A large majority of the respondents (81.25%) would like to have information about whether the enrichment is machine and/or human-generated, followed by if and to what degree the enrichment’s accuracy had been validated (78.13%). Some respondents would welcome even greater insight over the enrichment process (e.g. when, in which conditions and for what purpose it was performed), the actors that are involved in the creation of enrichments (e.g, the professional role of the person who created it, details and settings of the software/tool that was used, confidence levels exposed by the tool) and how the validation was performed. Having access to this information would help them estimate the reliability of enrichments, assess potential biases or limitations of enriched data and this way would inform their decisions about if and for which purposes they can reuse enrichments.

Approximately one-third of the respondents (35.88%) indicated that if they would contribute enrichments (e.g. by participating in a crowdsourcing campaign) they would like their name acknowledged. In a separate question, slightly less respondents (32.81%) indicated they would like to see the name of the person who created the enrichment (if human generated). However, through additional comments, respondents indicated they are more interested in understanding the expertise, professional role or background of the person than their name, as this would help them decide about trustworthiness of enrichments.

Reusability and copyright

Respondents mentioned several reuse scenarios when asked for which purposes they use enrichments. Their answers can be broadly categorised into three groups that coincide with their professional role. Content holders are using enrichments to improve their collections and offer a better experience to their audience, developers to improve and/or offer new features for their software applications and other stakeholders as sources for research and education.

A great majority of the respondents (74.99%) agreed or strongly agreed that ‘data resulting from enrichment efforts should have no new copyright protection’ and that ‘no new rights should be applied to enrichments, whether they are machine or human generated’. A few respondents questioned whether enrichments are original enough to justify copyright protection. Many commented that even if there were situations in which enrichments attracted additional copyright protection, they should be removed in favour of being able to reuse enriched data and share the knowledge, fostering research, innovation and progress.

Less than one-fifth (17.9%) disagreed or strongly disagreed with the statement, with no profile of respondents particularly standing out as disagreeing more than others. Among those, some respondents clarified that they would like to ensure attribution, sustain a business model, compensate an effort, or recognise copyright protection, but would not be against openly licensing the results.

Collaboration and support

When asked about types of partnerships that would be helpful to respondents, it was clear that some respondents would like to extend and refine existing relationships, and engage with communities, while others are seeking out new types of relationships to improve their workflows and more quickly take advantage of the advances in research. In particular CHIs and aggregators look for technical partnerships that can help them better address their needs, while technical partners seek CHIs for expertise in their domain and to provide concrete cases to apply and tailor their tools.
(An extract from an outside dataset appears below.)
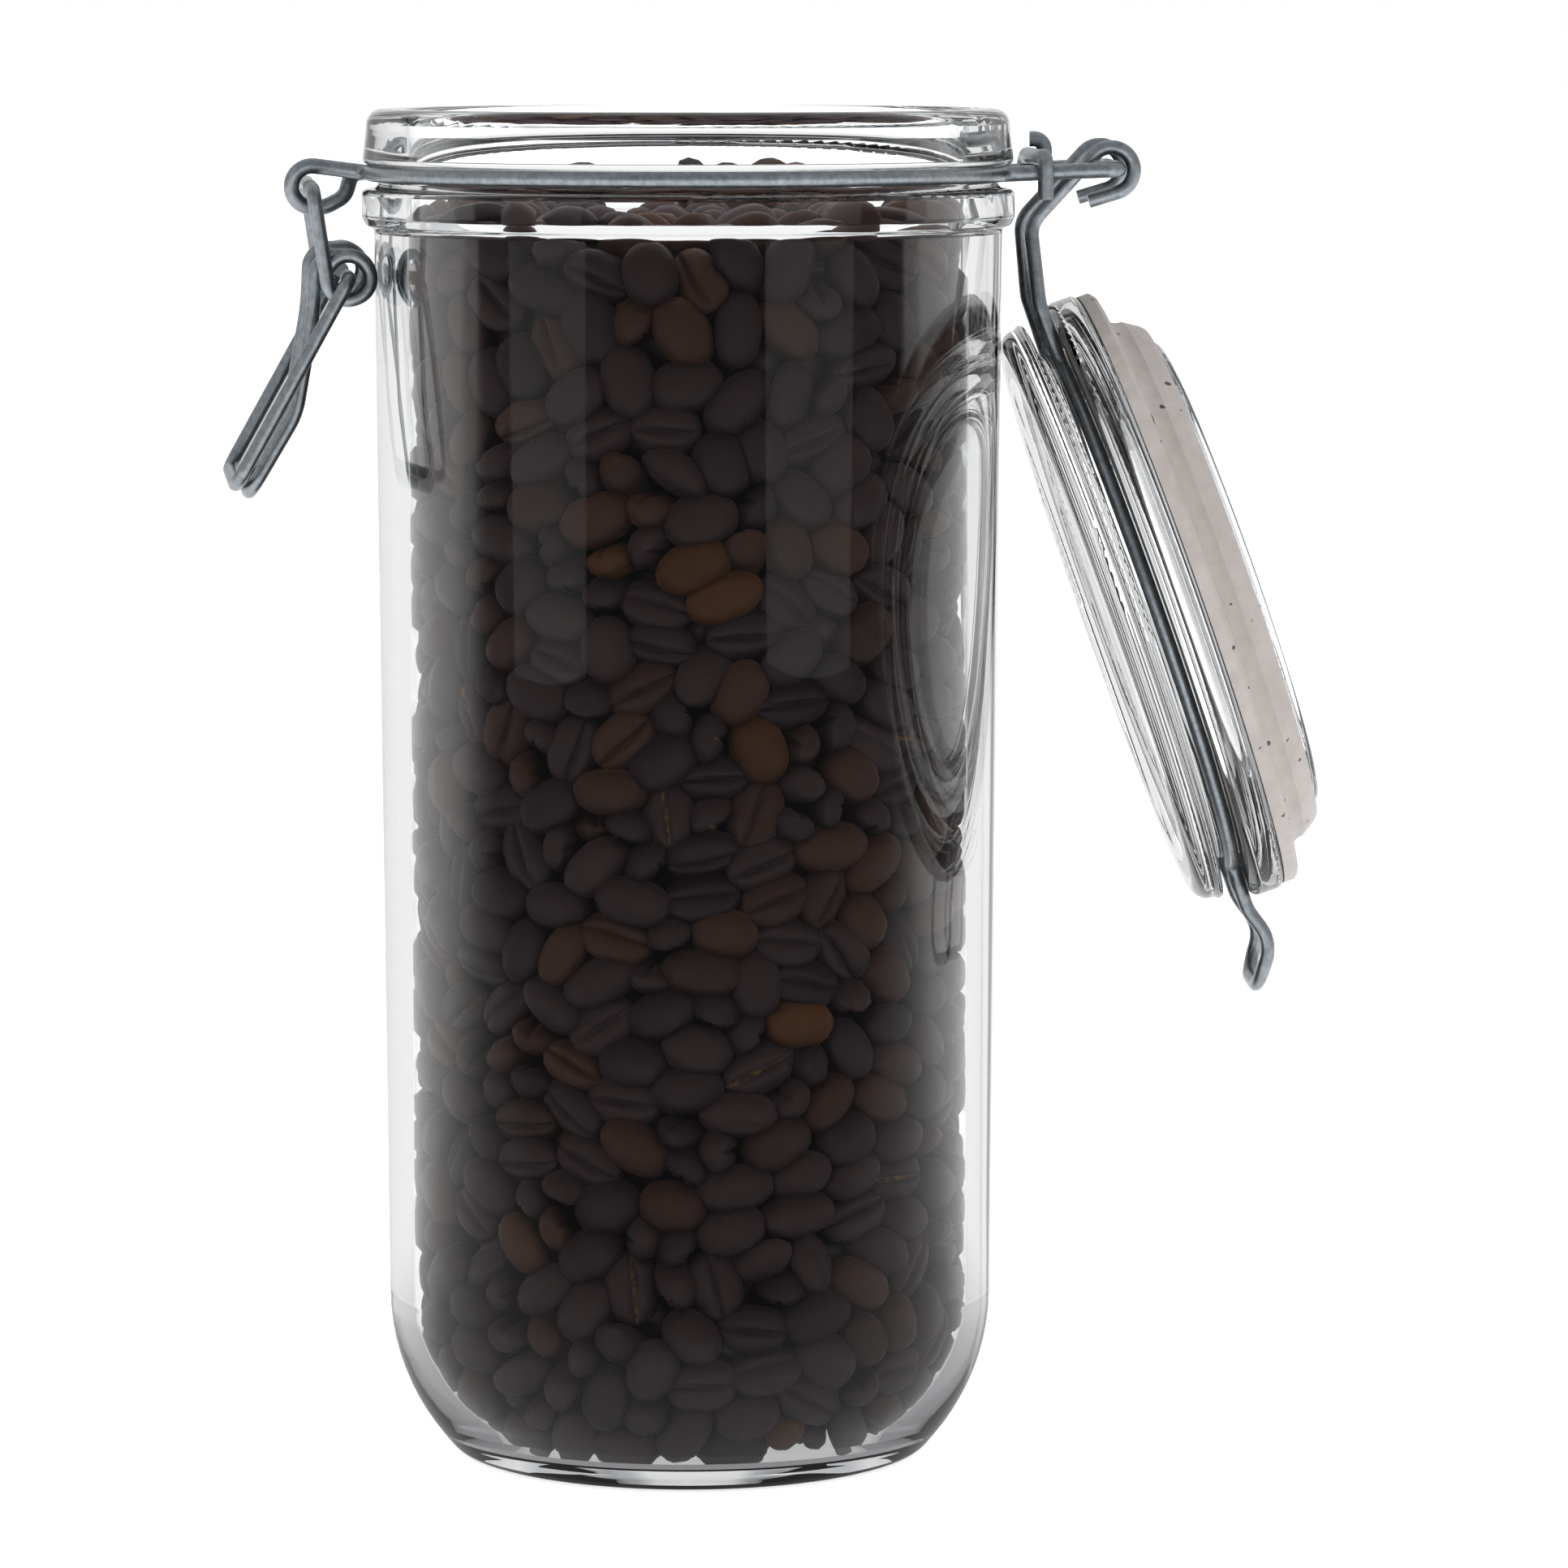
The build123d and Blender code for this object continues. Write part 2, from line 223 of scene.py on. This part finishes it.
def noise(tree, kind, stretch=(1, 1, 1)):
    """Noise texture in real-size coordinates; kind is (cycles per metre, detail, roughness)."""
    scale, detail, roughness = kind
    where = tree.nodes.new("ShaderNodeTexCoord")
    mapping = tree.nodes.new("ShaderNodeMapping")
    mapping.inputs["Scale"].default_value = stretch
    texture = tree.nodes.new("ShaderNodeTexNoise")
    texture.inputs["Scale"].default_value = scale
    texture.inputs["Detail"].default_value = detail
    texture.inputs["Roughness"].default_value = roughness
    tree.links.new(where.outputs["Object"], mapping.inputs["Vector"])
    tree.links.new(mapping.outputs["Vector"], texture.inputs["Vector"])
    return texture.outputs["Fac"]


def ramp(tree, factor, stops):
    """Colour ramp with (position, colour) stops."""
    node = tree.nodes.new("ShaderNodeValToRGB")
    while len(node.color_ramp.elements) < len(stops):
        node.color_ramp.elements.new(0.5)
    for element, (position, colour) in zip(node.color_ramp.elements, stops):
        element.position = position
        element.color = (*colour, 1)
    tree.links.new(factor, node.inputs["Fac"])
    return node.outputs["Color"]


def math_node(tree, operation, *values):
    """Math node; each value is a number or another node's output."""
    node = tree.nodes.new("ShaderNodeMath")
    node.operation = operation
    for socket, value in zip(node.inputs, values):
        if isinstance(value, float):
            socket.default_value = value
        else:
            tree.links.new(value, socket)
    return node.outputs[0]


def pick(tree, factor, first, second):
    """Colour mix: first where factor is 0, second where it is 1."""
    mix = tree.nodes.new("ShaderNodeMixRGB")
    for socket, value in zip(mix.inputs, (factor, first, second)):
        if isinstance(value, tuple):
            socket.default_value = (*value, 1)
        else:
            tree.links.new(value, socket)
    return mix.outputs[0]


def axes_of(tree, coords):
    """X, Y and Z outputs of a set of texture coordinates."""
    where = tree.nodes.new("ShaderNodeTexCoord")
    axes = tree.nodes.new("ShaderNodeSeparateXYZ")
    tree.links.new(where.outputs[coords], axes.inputs[0])
    return axes.outputs


def mirrored(tree):
    """1 where clear glass mirrors the room, 0 where light only went through the glass."""
    path = tree.nodes.new("ShaderNodeLightPath")
    was_mirrored = math_node(tree, "GREATER_THAN", path.outputs["Glossy Depth"], 0.5)
    return math_node(tree, "MULTIPLY", was_mirrored, path.outputs["Is Singular Ray"])


def bump(tree, shader, height, strength, distance):
    """Fine relief on a shader's normal."""
    node = tree.nodes.new("ShaderNodeBump")
    node.inputs["Strength"].default_value = strength
    node.inputs["Distance"].default_value = distance
    tree.links.new(height, node.inputs["Height"])
    tree.links.new(node.outputs["Normal"], shader.inputs["Normal"])


def swap_surface(tree, factor, shader, other, output_name):
    """Shows another shader in place of the Principled one where factor is 1."""
    mix = tree.nodes.new("ShaderNodeMixShader")
    surface = next(n for n in tree.nodes if n.type == "OUTPUT_MATERIAL").inputs["Surface"]
    tree.links.new(factor, mix.inputs[0])
    tree.links.new(shader.outputs["BSDF"], mix.inputs[1])
    tree.links.new(other.outputs[output_name], mix.inputs[2])
    tree.links.new(mix.outputs["Shader"], surface)


def glass_material(name, waves):
    """Clear pressed glass with faint waves. Lamps shine through it, so what is inside is lit."""
    material, tree, shader = new_material(name)
    shader.inputs["Base Color"].default_value = (*GLASS_COLOUR, 1)
    shader.inputs["Transmission Weight"].default_value = 1.0
    shader.inputs["Roughness"].default_value = 0.0
    shader.inputs["IOR"].default_value = GLASS_IOR
    bump(tree, shader, noise(tree, waves, WAVE_STRETCH), WAVE_STRENGTH, WAVE_DEPTH)
    path = tree.nodes.new("ShaderNodeLightPath")
    clear = tree.nodes.new("ShaderNodeBsdfTransparent")
    clear.inputs["Color"].default_value = (*GLASS_SHADOW, 1)
    swap_surface(tree, path.outputs["Is Shadow Ray"], shader, clear, "BSDF")
    return material


def steel_material():
    """Dull grey plated wire."""
    material, tree, shader = new_material("zinc_wire")
    shader.inputs["Metallic"].default_value = 1.0
    shader.inputs["Roughness"].default_value = WIRE_ROUGHNESS
    colour = ramp(tree, noise(tree, WIRE_MOTTLE), WIRE_STOPS)
    tree.links.new(colour, shader.inputs["Base Color"])
    bump(tree, shader, noise(tree, WIRE_GRAIN), WIRE_GRAIN_STRENGTH, GRAIN_DEPTH)
    return material


def rubber_material():
    """Pale grey-brown rubber with a few dark specks."""
    material, tree, shader = new_material("gasket_rubber")
    shader.inputs["Roughness"].default_value = RUBBER_ROUGHNESS
    colour = ramp(tree, noise(tree, RUBBER_MOTTLE), RUBBER_STOPS)
    specks = ramp(tree, noise(tree, SPECKS), SPECK_STOPS)
    tree.links.new(pick(tree, specks, colour, SPECK_COLOUR), shader.inputs["Base Color"])
    bump(tree, shader, noise(tree, RUBBER_GRAIN), RUBBER_GRAIN_STRENGTH, GRAIN_DEPTH)
    return material


def bean_material(name, kind):
    """Roasted bean: its own tone within the roast's colours, a dull sheen, fine wrinkles."""
    low, high = BEAN_COLOURS[kind]
    material, tree, shader = new_material(name)
    attribute = tree.nodes.new("ShaderNodeAttribute")
    attribute.attribute_name = "tone"
    colour = ramp(tree, attribute.outputs["Fac"], [(0.0, low), (1.0, high)])
    tree.links.new(colour, shader.inputs["Base Color"])
    shader.inputs["Roughness"].default_value = BEAN_ROUGHNESS
    shader.inputs["Specular IOR Level"].default_value = BEAN_SPECULAR
    bump(tree, shader, noise(tree, BEAN_WRINKLES), WRINKLE_STRENGTH, WRINKLE_DEPTH)
    return material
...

The most common reasons for seeking out partnerships among CHIs and some aggregators are lack of resources, more specifically financial limitations, lack of technical expertise and dedicated/free software, required training to use the tools, and finally time and/or man-power to invest in enrichment activities including validation.

All respondents would welcome knowledge sharing between different actors in enrichment activities, in particular the sharing of (new) technologies and standards, business cases, workflows, methodologies, policies, case studies, good practices, and the output of enrichment activities.

Participation, diversity and inclusion

A big majority (87.81%) of the respondents indicated contributions of individuals (i.e. crowdsourcing) for enrichment efforts are either valuable or very valuable. When asked about their concerns regarding crowdsourcing in cultural heritage, they expressed unease around potential privacy issues related to publishing personal or sensitive data, possible biases and divergence of opinion of contributing authors and raised the need for content moderation. For many, pre-defining scope and guidelines of activities and implementing mechanisms of quality control for outputted information is key to harnessing benefits of crowdsourcing, for example, making sure that you carefully match the right expertise with the scope and/or target of the enrichment activity.

When asked how to ensure the participation of minority communities in enrichment activities, respondents replied we should understand and reduce barriers to participation. As strategies for overcoming barriers they listed making sure enrichment tools, software and platforms are user-friendly and accessible for users with different needs, provide adequate training and support, close any gaps in expertise through upskilling and to cater to different language needs. To actively improve and foster engagement with minorities we should approach them in a meaningful and targeted way, for example, directly at in-person events or through relevant non-governmental organisations (NGOs), organise workshops, social media campaigns and focus groups. On top of that, respondents suggest building a two-way relationship, where we learn from each other instead of “us” designing for “them,” making sure collaboration is long term, and offer compensation in financial or other forms by, for example, giving appreciation and recognition for invested time and effort.

Environmental sustainability

More than half of the respondents (53.33%) indicated they haven’t considered the environmental aspect of enrichment activities.

Some (20.83%) believe that the impact could be mitigated through the creation of enrichment software and tool(s) by opting for less energy demanding methods, using sustainable energy, equipment and labour, and optimising data storage.

Some other respondents (18.33%) indicated environmental impact could be minimised with careful selection of enrichment techniques, questioning which methods are more energy efficient, human or machine-based. For example, a few respondents mentioned it is necessary to consider if the quality of AI-generated enrichments justifies higher-energy consumption necessary to train AI models.

Some also added it is necessary to define clear enrichment goals and to coordinate enrichment activities in order to minimise duplication of efforts, and some went even further and noted we should not be looking at enrichment activities in isolation from other data management activities.

More information

For more information on the results of the survey, you can download the report below which provides more detailed responses.

Next steps

The very insightful results of the survey will be used to create a draft of the enrichments policy. In the coming weeks, we will reach out to relevant stakeholders for them to review the draft of the policy. The policy will be made available online in the coming months.